*Exercise description*: Check every line of the material below for the string "hinge", and return the ones that have it.

*Data lines*:
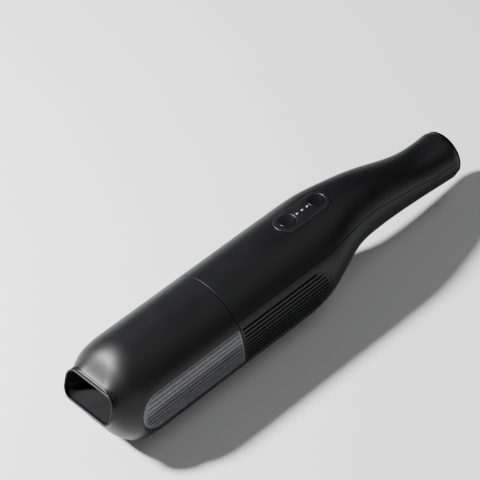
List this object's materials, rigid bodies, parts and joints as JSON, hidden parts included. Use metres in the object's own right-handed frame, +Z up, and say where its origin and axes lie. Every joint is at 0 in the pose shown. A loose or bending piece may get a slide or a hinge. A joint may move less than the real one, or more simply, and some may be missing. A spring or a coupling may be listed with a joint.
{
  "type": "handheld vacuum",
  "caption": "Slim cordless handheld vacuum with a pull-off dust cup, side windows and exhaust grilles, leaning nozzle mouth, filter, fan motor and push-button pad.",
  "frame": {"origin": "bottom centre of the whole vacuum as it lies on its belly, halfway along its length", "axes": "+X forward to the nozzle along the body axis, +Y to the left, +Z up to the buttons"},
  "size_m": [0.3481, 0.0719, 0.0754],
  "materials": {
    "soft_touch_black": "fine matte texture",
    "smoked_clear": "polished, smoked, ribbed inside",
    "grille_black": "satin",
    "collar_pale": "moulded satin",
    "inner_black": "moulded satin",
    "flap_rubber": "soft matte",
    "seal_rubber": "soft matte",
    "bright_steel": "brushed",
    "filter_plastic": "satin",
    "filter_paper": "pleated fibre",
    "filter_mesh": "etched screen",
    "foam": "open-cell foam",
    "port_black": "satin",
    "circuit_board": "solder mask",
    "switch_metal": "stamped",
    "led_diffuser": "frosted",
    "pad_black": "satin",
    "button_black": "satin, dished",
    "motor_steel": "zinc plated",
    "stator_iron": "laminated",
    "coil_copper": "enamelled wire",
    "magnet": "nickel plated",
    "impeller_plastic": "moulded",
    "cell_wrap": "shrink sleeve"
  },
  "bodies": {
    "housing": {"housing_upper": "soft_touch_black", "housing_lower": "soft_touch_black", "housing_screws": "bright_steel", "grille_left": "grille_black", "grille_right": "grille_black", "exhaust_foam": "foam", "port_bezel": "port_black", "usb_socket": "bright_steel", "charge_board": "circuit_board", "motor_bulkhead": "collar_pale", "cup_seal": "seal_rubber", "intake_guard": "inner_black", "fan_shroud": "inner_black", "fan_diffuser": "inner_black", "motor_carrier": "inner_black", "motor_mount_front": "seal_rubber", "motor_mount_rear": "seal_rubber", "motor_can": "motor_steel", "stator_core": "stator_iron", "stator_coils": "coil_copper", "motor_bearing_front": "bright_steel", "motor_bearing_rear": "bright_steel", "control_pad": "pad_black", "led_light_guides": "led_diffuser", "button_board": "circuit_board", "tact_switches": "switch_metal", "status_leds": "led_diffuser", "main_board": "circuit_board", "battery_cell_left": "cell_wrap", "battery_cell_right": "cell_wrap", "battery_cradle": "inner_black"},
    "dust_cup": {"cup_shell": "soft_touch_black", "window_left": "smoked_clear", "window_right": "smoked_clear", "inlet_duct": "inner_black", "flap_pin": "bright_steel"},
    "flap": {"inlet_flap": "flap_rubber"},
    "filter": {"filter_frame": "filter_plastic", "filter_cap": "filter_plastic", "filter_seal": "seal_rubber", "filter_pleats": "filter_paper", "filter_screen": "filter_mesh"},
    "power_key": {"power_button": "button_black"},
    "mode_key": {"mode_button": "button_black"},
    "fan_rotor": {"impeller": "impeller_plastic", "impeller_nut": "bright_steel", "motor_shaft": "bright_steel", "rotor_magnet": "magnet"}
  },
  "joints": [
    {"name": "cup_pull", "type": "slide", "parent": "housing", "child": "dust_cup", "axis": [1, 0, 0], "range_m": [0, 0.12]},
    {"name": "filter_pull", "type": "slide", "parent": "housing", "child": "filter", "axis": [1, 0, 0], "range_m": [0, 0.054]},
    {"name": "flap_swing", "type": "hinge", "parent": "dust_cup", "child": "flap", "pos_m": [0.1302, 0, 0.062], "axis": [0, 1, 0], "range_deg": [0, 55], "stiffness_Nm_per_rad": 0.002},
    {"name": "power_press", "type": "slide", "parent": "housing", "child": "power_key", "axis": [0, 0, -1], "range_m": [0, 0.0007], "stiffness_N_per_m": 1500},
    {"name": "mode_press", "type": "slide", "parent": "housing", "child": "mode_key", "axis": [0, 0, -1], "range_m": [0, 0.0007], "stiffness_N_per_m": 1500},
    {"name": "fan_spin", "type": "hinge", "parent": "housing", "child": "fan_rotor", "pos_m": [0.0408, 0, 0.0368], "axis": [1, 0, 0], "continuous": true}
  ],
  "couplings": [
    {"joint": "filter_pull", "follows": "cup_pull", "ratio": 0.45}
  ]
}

==

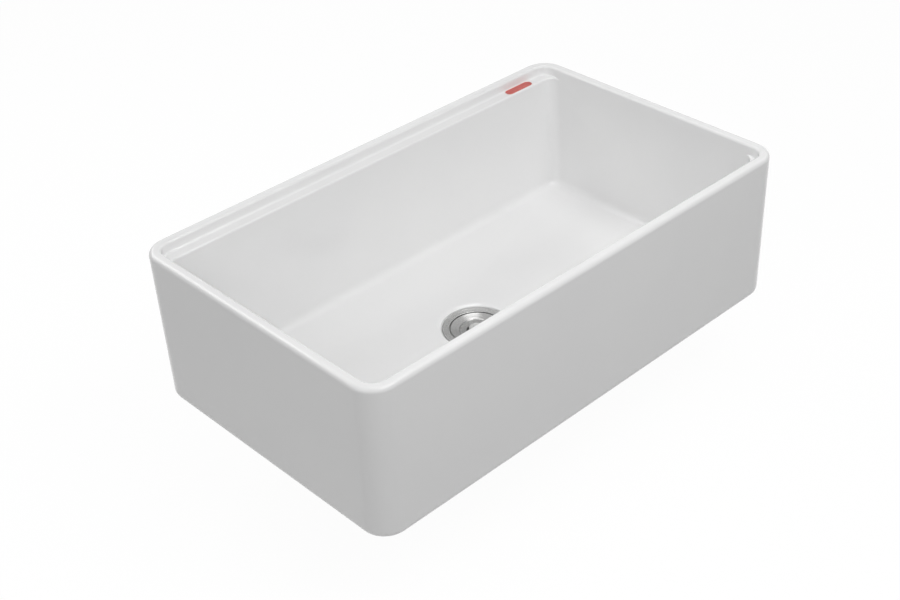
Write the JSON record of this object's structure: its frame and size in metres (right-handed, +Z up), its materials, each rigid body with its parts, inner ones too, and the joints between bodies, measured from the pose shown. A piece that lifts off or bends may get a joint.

*Result*:
List this object's materials, rigid bodies, parts and joints as JSON, hidden parts included. Use metres in the object's own right-handed frame, +Z up, and say where its origin and axes lie. Every joint is at 0 in the pose shown. A loose or bending piece may get a slide or a hinge. A joint may move less than the real one, or more simply, and some may be missing. A spring or a coupling may be listed with a joint.
    {"name": "flap_swing", "type": "hinge", "parent": "dust_cup", "child": "flap", "pos_m": [0.1302, 0, 0.062], "axis": [0, 1, 0], "range_deg": [0, 55], "stiffness_Nm_per_rad": 0.002},
    {"name": "fan_spin", "type": "hinge", "parent": "housing", "child": "fan_rotor", "pos_m": [0.0408, 0, 0.0368], "axis": [1, 0, 0], "continuous": true}